Parashat Balak marks something of the apotheosis of this psychological journey outward. For the first and only time in the Torah, the Israelites aren’t the main characters of the story. The narration brings us into the land of Moab, the anxieties of Balak the king, and the intimate dialogues between Balaam and the Divine. Yet this is a story that we Jews read about ourselves, as though the Torah is saying to us, “Do you really want to know how you’re seen? Let me show you.” And it turns out the Israelites aren’t seen as grasshoppers at all, but as strong and mighty. More than that, despite Balaam’s many attempts to curse the people, he ultimately can’t do it—because when he actually communes with the Holy One and connects with the deepest truth, he sees not liabilities to curse but assets to bless: “How can I damn whom God has not damned/How doom when YHVH has not doomed?” (23:8) and, later,
How fair are your tents, O Jacob,
Your dwellings, O Israel!
Like palm-groves that stretch out,
Like gardens beside a river,
Like aloes planted by YHVH,
Like cedars beside the water;
Their boughs drip with moisture,
Their roots have abundant water. (24:5-7)
There is, of course, violence with non-Israelites that surrounds all of this. Balak is scared of the Israelites because of their successful campaign against the Amorites. Balaam’s blessings go on to talk about the various ways the Israelites will destroy their enemies, crush their bones, and drink their blood. And the end of the parasha brings us the story of Pinchas, who kills an Israelite man and a Moabite woman in broad daylight—and receives God’s blessing for it.
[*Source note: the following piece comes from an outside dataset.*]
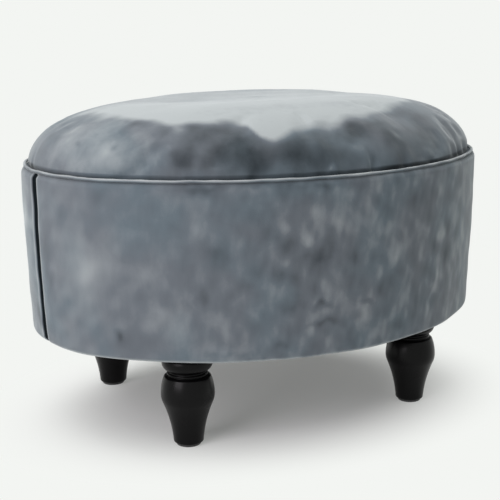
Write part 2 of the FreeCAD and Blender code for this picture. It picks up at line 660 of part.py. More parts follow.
def fused(name, items):
    joined = doc.addObject("Part::MultiFuse", name)
    joined.Shapes = items
    return joined


def group(label, items):
    compound = doc.addObject("Part::Compound", label)
    compound.Label = label
    compound.Links = items
    return compound


def cylinder(name, x, y, z, radius, height):
    return primitive("Part::Cylinder", name, x, y, z, {"Radius": radius, "Height": height})


def cone(name, x, y, z, lower, upper, height):
    sizes = {"Radius1": lower, "Radius2": upper, "Height": height}
    return primitive("Part::Cone", name, x, y, z, sizes)


BOLT_LOW = "(Sizes.foot_height - Sizes.bolt_in_foot)"
bolts = []
nuts = []
for x, y in FOOT_PLACES:
    point_top = f"{BOLT_LOW} + Sizes.bolt_tip"
    stem = cylinder("BoltStem", x, y, point_top, "Sizes.bolt_radius",
                    f"{BASE_TOP} + Sizes.bolt_above - ({point_top})")
    tip = cone("BoltTip", x, y, BOLT_LOW, "0", "Sizes.bolt_radius", "Sizes.bolt_tip")
    bolts.append(fused("Bolt", [stem, tip]))
    plate = cylinder("NutPlate", x, y, BASE_TOP, "Sizes.nut_flange", "Sizes.nut_plate")
    barrel = cylinder("NutBarrel", x, y, f"{BASE_TOP} - Sizes.nut_length", "Sizes.nut_radius",
                      "Sizes.nut_length")
    bore = cylinder("NutBore", x, y, BASE, "Sizes.bolt_radius + Sizes.fit_gap",
                    "Sizes.base_thickness + Sizes.nut_plate")
    nut = doc.addObject("Part::Cut", "Nut")
    nut.Base = fused("NutBody", [plate, barrel])
    nut.Tool = bore
    nuts.append(nut)
group("hanger_bolts", bolts)
group("tee_nuts", nuts)


def screw(x, y, head, length, points_up):
    """A countersunk screw with its head's flat face at a height, pointing up or down."""
    head_depth = "(Sizes.screw_head - Sizes.screw_radius)"
    shank = f"({length} - {head_depth} - Sizes.screw_tip)"
    if points_up:
        parts = [
            cone("Head", x, y, head, "Sizes.screw_head", "Sizes.screw_radius", head_depth),
            cylinder("Shank", x, y, f"{head} + {head_depth}", "Sizes.screw_radius", shank),
            cone("Tip", x, y, f"{head} + {length} - Sizes.screw_tip", "Sizes.screw_radius", "0",
                 "Sizes.screw_tip"),
        ]
    else:
        parts = [
            cone("Head", x, y, f"{head} - {head_depth}", "Sizes.screw_radius", "Sizes.screw_head",
                 head_depth),
            cylinder("Shank", x, y, f"{head} - {length} + Sizes.screw_tip", "Sizes.screw_radius", shank),
            cone("Tip", x, y, f"{head} - {length}", "0", "Sizes.screw_radius", "Sizes.screw_tip"),
        ]
    return fused("Screw", parts)


post_screws = [screw(x, y, BASE, "Sizes.post_screw", True) for x, y in POST_PLACES]
post_screws += [screw(x, y, LID_TOP, "Sizes.post_screw", False) for x, y in POST_PLACES]
group("board_screws", post_screws)
group("seat_screws", [screw(x, y, LID, "Sizes.seat_screw", True) for x, y in SEAT_SCREWS])

doc.recompute()

# Check every object and that each cut removed material, then write one file for each piece
CUTS = ("PartDesign::Pocket", "PartDesign::Hole", "PartDesign::SubtractiveLoft",
        "PartDesign::SubtractivePipe")
for item in doc.Objects:
    if "Invalid" in item.State or "Error" in item.State:
        raise RuntimeError(f"{item.Label} failed: {item.State}")
    if item.TypeId in CUTS:
        if item.Shape.Volume > item.BaseFeature.Shape.Volume - 1:
            raise RuntimeError(f"{item.Label} of {item.getParent().Label} cuts nothing")

os.makedirs("parts", exist_ok=True)
pieces = [item for item in doc.Objects if item.TypeId in ("PartDesign::Body", "Part::Compound")]
for piece in pieces:
    shape = piece.Shape
    if shape.isNull() or not shape.isValid() or not shape.Solids:
        raise RuntimeError(f"{piece.Label} has no valid solid")
for piece in pieces:
    piece.Shape.exportStep(f"parts/{piece.Label}.step")
    box = piece.Shape.optimalBoundingBox(False, False)
    print(f"{piece.Label}: {len(piece.Shape.Solids)} solids, {piece.Shape.Volume / 1000:.1f} cm3,"
          f" z {box.ZMin:.1f} to {box.ZMax:.1f}")
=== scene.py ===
import math

import bmesh
import bpy
import numpy as np
from mathutils import Matrix, Vector


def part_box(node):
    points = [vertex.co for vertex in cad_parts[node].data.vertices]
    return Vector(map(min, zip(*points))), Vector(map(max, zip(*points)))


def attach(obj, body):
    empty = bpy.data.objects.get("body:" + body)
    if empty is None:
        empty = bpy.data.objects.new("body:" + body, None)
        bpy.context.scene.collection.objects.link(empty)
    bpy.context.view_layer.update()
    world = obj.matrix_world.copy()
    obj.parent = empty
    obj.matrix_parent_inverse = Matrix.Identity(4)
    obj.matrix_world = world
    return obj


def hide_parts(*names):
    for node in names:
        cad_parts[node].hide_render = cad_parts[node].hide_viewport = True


# An oval footstool: a plywood drum with a padded side, covered in grey-blue velvet, a domed velvet
# seat pad on it, a welt along the drum's top edge, and four turned feet lacquered black.
# Everything is in metres, with the floor at z 0, x along the oval and y to the back.

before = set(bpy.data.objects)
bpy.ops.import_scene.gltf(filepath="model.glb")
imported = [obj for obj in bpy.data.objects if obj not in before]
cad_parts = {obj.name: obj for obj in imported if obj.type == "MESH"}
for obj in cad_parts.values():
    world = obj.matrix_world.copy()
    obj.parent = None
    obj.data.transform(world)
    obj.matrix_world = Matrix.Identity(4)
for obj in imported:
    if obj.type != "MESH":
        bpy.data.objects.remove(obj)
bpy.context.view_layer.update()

# Boards of the drum and the seat
# Three ovals of birch plywood, raw. The base board carries the feet, the top board closes the drum,
# and the seat board lies under the foam. They are cut on a router and sanded.
BOARD_GRAIN_MM = 9.0
PLY_LIGHT = "#d9bd8c"
PLY_DARK = "#b98f5a"


def colour(code):
    """An sRGB hex colour as linear red, green, blue and a full alpha."""
    parts = [int(code[i:i + 2], 16) / 255 for i in (1, 3, 5)]
    return tuple(p / 12.92 if p <= 0.04045 else ((p + 0.055) / 1.055) ** 2.4 for p in parts) + (1.0,)


def add(tree, kind, inputs=(), **settings):
    """Adds a shader node. Settings are its properties, inputs its sockets' values, hex codes or links."""
    node = tree.nodes.new("ShaderNode" + kind)
    for name, value in settings.items():
        setattr(node, name, value)
    for name, value in dict(inputs).items():
        if isinstance(value, bpy.types.NodeSocket):
            tree.links.new(value, node.inputs[name])
        else:
            node.inputs[name].default_value = colour(value) if isinstance(value, str) else value
    return node


def start_material(name):
    """A new material with an empty tree, and the place on the piece that its patterns are laid by."""
    material = bpy.data.materials.new(name)
    material.use_nodes = True
    tree = material.node_tree
    tree.nodes.clear()
    place = add(tree, "TexCoord").outputs["Object"]
    return material, tree, place


def sawn_wood(name, light, dark, grain_mm, stretch, roughness):
    """Raw sanded wood: a noise drawn out along the grain gives the figure, and one six times finer
    gives the pores, which are drawn coarse so that they show."""
    material, tree, place = start_material(name)
    laid = add(tree, "Mapping", {"Vector": place, "Scale": stretch}).outputs["Vector"]
    figure = add(tree, "TexNoise", {"Vector": laid, "Scale": 1000 / grain_mm, "Detail": 4.0,
                                    "Distortion": 0.6}).outputs["Fac"]
    pores = add(tree, "TexNoise", {"Vector": laid, "Scale": 6000 / grain_mm, "Detail": 2.0}).outputs["Fac"]
    band = add(tree, "MapRange", {"Value": figure, "From Min": 0.35, "From Max": 0.68}).outputs["Result"]
    shade = add(tree, "Mix", {0: band, 6: light, 7: dark}, data_type="RGBA").outputs[2]
    relief = add(tree, "Bump", {"Height": pores, "Strength": 0.25, "Distance": 0.0003}).outputs["Normal"]
    surface = add(tree, "BsdfPrincipled", {"Base Color": shade, "Roughness": roughness, "Normal": relief})
    add(tree, "OutputMaterial", {"Surface": surface.outputs["BSDF"]})
    return material


def finish_node(node, material):
    """Puts a finish on a CAD node that keeps its own shape."""
    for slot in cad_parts[node].material_slots:
        slot.material = material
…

I don’t think we should shy away from the violence lurking in these stories. As we painfully continue to learn, violence against Jews is real and ongoing—and Jews are just as capable as anyone else of perpetrating acts of violence against those we deem threats or enemies. But even, or perhaps especially, against this backdrop, I think the more central message here is that the stories we tell ourselves and share with others matter profoundly—and today, the stories we tell ourselves are, inevitably, stories we share with others. Those stories can be ones of fear and anxiety or ones of strength and expansiveness. They can be stories that highlight the distinctions and boundaries between “us” and “them,” or they can be stories that draw upon the deeper truths of our shared humanity and interconnection.
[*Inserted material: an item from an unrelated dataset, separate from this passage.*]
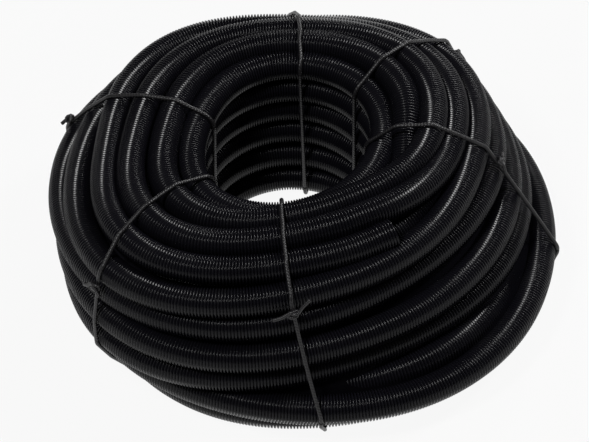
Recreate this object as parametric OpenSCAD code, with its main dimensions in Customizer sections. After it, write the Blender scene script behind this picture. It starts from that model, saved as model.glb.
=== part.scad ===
// Tied coil of corrugated conduit, 25 mm size, one length of about 25 m.
// The coil's axis is Z, the cut end lies at the front right, front is -Y.

/* [Conduit] */
// outside diameter over the ribs
conduit_d = 25; // [20:1:32]
// inside diameter
conduit_bore = 18.5; // [14:0.5:19]
// depth to which the cut end is open
open_depth = 25; // [15:1:30]

/* [Coil] */
// clear diameter of the coil's bore
coil_bore = 139; // [130:1:170]
// turns side by side in the bottom layer
base_turns = 5; // [5:1:6]
// turns stacked on the wall of the coil's bore
wall_turns = 6; // [6:1:6]
// distance of neighbouring turns, in conduit diameters
nest = 0.98; // [0.96:0.005:0.99]
// where the free end is cut, in degrees from the front towards the right
end_at = 35; // [25:1:45]
// length of the free end that has sprung straight
end_length = 28; // [20:1:35]
// how far the free end points upwards, in degrees
end_rise = 6; // [5:0.5:9]
// how far round the last turn takes to step over into the next place
step_over = 56; // [55:1:57]

/* [Ties] */
// thickness of the cord that each tie is made of
tie_d = 3.5; // [2.5:0.1:4]
// gap between a tie and the turns that it holds
tie_gap = 0.3; // [0.2:0.05:0.5]
// places of the ties, in degrees from the front towards the right
tie_at = [4, 88, 136, 177, 248, 303];
// length of each loose end at a knot
tie_end = 16; // [8:1:20]

/* [Hidden] */
$fn = 64;
conduit_r = conduit_d / 2;
tie_sides = 8;
tie_r = tie_d / 2;
step = conduit_d * nest;
lift = tie_d + tie_gap;
first_r = coil_bore / 2 + conduit_r;
first_z = lift + conduit_r;
// a turn that runs on into a crown turn is this much thinner than it
seam = 0.1;
// and reaches a millimetre into it: this angle over the turn's radius
lap = 60;
// direction of each step from turn to turn, up the outside and over the crest
outer_steps = [65, 84, 94, 107.5, 123, 140, 180, 175];

function walk(p, dirs, i = 0) =
    i == len(dirs) ? [p]
    : concat([p], walk(p + step * [cos(dirs[i]), sin(dirs[i])], dirs, i + 1));
function below(a, b) = (a + b) / 2 + step * sqrt(3) / 2 * unit([a[1] - b[1], b[0] - a[0]]);
function unit(v) = v / norm(v);
function heading(v) = atan2(v[1], v[0]);
function turned(a) = a < 0 ? a + 360 : a;

bottom = [for (k = [0:base_turns - 2]) [first_r + k * step, first_z]];
outer = walk([first_r + (base_turns - 1) * step, first_z], outer_steps);
inner = [for (k = [wall_turns - 1:-1:1]) [first_r, first_z + k * step]];
shoulder = outer[5];
seat_last = outer[6];
// far enough from it to clear the free end
seat_next = seat_last - [conduit_d + 0.4, 0];
crest = outer[8];
under = [for (p = [[crest, seat_next], [seat_next, seat_last], [seat_last, shoulder]]) below(p[1], p[0])];
open_ring = concat(bottom, [for (k = [0:5]) outer[k]], [under[2], under[1], under[0]], [crest], inner);

// the crest's last two turns stop here, and start again here
stop_at = end_at - atan(end_length / seat_last[0]);
start_at = stop_at + step_over;

// the taut line of a tie goes round these turns, anticlockwise
held = concat([for (k = [0:6]) outer[k]], [crest, inner[0], bottom[0]]);
tie_run = conduit_r + tie_gap + tie_r;

conduit();
ties();

// the wound length, with its free end
module conduit() {
    color([0.04, 0.04, 0.045])
    difference() {
        union() {
            wound();
            crown();
            step_across();
            dive();
            free_end() translate([0, 0, -2])
            cylinder(r = conduit_r - 2 * seam, h = end_length + 2);
        }
        free_end() translate([0, 0, end_length - open_depth])
        cylinder(d = conduit_bore, h = open_depth + 1);
    }
}

// the turns that go all the way round, with the ones under the crown
module wound() {
    rotate_extrude($fn = 180)
    section(open_ring, open_ring);
}

// the last two turns on the crest, which stop at the step
module crown() {
    rotate([0, 0, start_at - 90])
    rotate_extrude(angle = 360 - step_over, $fn = 180)
    section([under[0], under[2], shoulder, seat_last, seat_next, crest], [seat_last, seat_next]);
}

// a plain core with whole turns on its outline
module section(core, turns) {
    polygon(core);
    for (p = turns) translate(p) circle(conduit_r);
}

// the last turn but one leaves its place and moves outwards to the last one
module step_across() {
    a = stop_at - 90;
    b = start_at - 90;
    ra = [cos(a), sin(a)];
    rb = [cos(b), sin(b)];
    pa = seat_next[0] * ra;
    pb = seat_last[0] * rb;
    r2 = seat_last[0] / 2;
    d = pa - pb + r2 * rb;
    r1 = (d * d - r2 * r2) / (2 * (d * ra - r2));
    c1 = pa - r1 * ra;
    c2 = pb - r2 * rb;
    mid = heading(c2 - c1);
    arc(c1, r1, a - lap / r1, mid);
    arc(c2, r2, mid, b + lap / r2);
}

module arc(c, r, from, to) {
    translate([c[0], c[1], seat_last[1]])
    rotate([0, 0, from])
    rotate_extrude(angle = to - from, $fn = 180)
    translate([r, 0]) circle(conduit_r - seam);
}

// behind it the turn below comes up from between the crest and its neighbour
module dive() {
    r = seat_next[0] * 0.62;
    rotate([0, 0, start_at - 90])
    translate([seat_next[0], 0, seat_next[1]])
    rotate([0, -28, 0])
    translate([-r, 0, 0])
    rotate([0, 0, -58])
    rotate_extrude(angle = 58 + lap / r, $fn = 180)
    translate([r, 0]) circle(conduit_r - seam);
}

// places its children along the free end, from where the crown stops
module free_end() {
    rotate([0, 0, stop_at - 90])
    translate([seat_last[0], 0, seat_last[1]])
    rotate([end_rise - 90, 0, 0])
    children();
}

module ties() {
    color([0.05, 0.05, 0.05])
    for (a = tie_at) rotate([0, 0, a - 90]) rotate([90, 0, 0]) tie();
}

// one cord drawn tight round the turns, with its knot on the shoulder
module tie() {
    n = len(held);
    taut([for (i = [0:n - 1]) let (
        from = heading(held[i] - held[(i + n - 1) % n]) - 90,
        turn = turned(heading(held[(i + 1) % n] - held[i]) - 90 - from),
        m = max(1, round(turn / 15)))
        for (j = [0:m]) let (a = from + turn * j / m) [held[i] + tie_run * [cos(a), sin(a)], a]]);
    knot(held[4], held[5]);
}

// closed cord through points that each carry their outward angle
module taut(line) {
    n = len(line);
    m = tie_sides;
    polyhedron(
        points = [for (l = line) for (k = [0:m - 1]) let (
            b = 360 * (k + 0.5) / m, r = l[0] + tie_r * cos(b) * [cos(l[1]), sin(l[1])])
            [r[0], r[1], tie_r * sin(b)]],
        faces = [for (i = [0:n - 1]) for (k = [0:m - 1])
            [i * m + k, i * m + (k + 1) % m, ((i + 1) % n) * m + (k + 1) % m, ((i + 1) % n) * m + k]]);
}

// two wraps and two loose ends, midway between two turns
module knot(p, q) {
    translate((p + q) / 2)
    rotate([0, 0, heading(q - p) - 90])
    translate([tie_run, 0, 0])
    for (s = [-1, 1]) {
        translate([0, s * tie_r * 0.95, 0]) rotate([90 + s * 14, 0, 0])
        rotate_extrude($fn = 48) translate([tie_r * 1.5, 0]) circle(tie_r * 0.9, $fn = 24);
        translate([tie_r * 0.9, s * tie_r, 0]) rotate([s * 14, s * 78, 0]) {
            cylinder(r = tie_r * 0.95, h = tie_end, $fn = 24);
            translate([0, 0, tie_end]) sphere(r = tie_r * 0.95, $fn = 24);
        }
    }
}
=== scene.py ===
import math
import random

import bmesh
import bpy
from bpy.props import FloatProperty, FloatVectorProperty, IntProperty, PointerProperty
from bpy.types import Operator, Panel, PropertyGroup
from mathutils import Matrix, Vector


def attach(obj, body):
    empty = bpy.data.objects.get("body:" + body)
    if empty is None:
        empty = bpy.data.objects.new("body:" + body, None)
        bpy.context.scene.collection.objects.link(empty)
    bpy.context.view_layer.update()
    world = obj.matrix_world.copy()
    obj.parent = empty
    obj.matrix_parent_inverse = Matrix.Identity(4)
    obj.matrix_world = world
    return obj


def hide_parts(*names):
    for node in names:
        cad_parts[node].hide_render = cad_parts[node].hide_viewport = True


bl_info = {
    "name": "Corrugated Conduit Coil",
    "version": (1, 0, 0),
    "blender": (4, 5, 0),
    "location": "3D View > Sidebar > Conduit Coil",
    "description": "Builds a tied coil of corrugated conduit with its ties and a plain studio",
    "category": "Add Mesh",
}

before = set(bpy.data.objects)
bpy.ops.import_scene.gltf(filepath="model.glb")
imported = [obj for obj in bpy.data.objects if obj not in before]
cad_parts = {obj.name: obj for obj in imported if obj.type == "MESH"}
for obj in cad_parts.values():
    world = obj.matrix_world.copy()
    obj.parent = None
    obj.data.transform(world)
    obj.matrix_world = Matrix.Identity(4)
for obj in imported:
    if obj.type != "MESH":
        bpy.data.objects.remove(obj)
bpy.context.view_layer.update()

MM = 0.001
CONDUIT_D = 25.0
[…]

My Hillel rabbi in college, Jim Ponet, once offered me one of the best definitions of home I’ve ever heard: Home is where you can welcome other people. It takes great strength to feel and act as if we are at home. Yet, in my mind, that is precisely the point of Jewish spiritual practice: to enable us to be at home in our bodies, our communities, our lives—to be at home in the universe. When we genuinely experience that at-homeness—perhaps only when we experience it—then we can welcome others and help them be at home too. That, I think, should underlie the stories we tell ourselves and that we share with the world.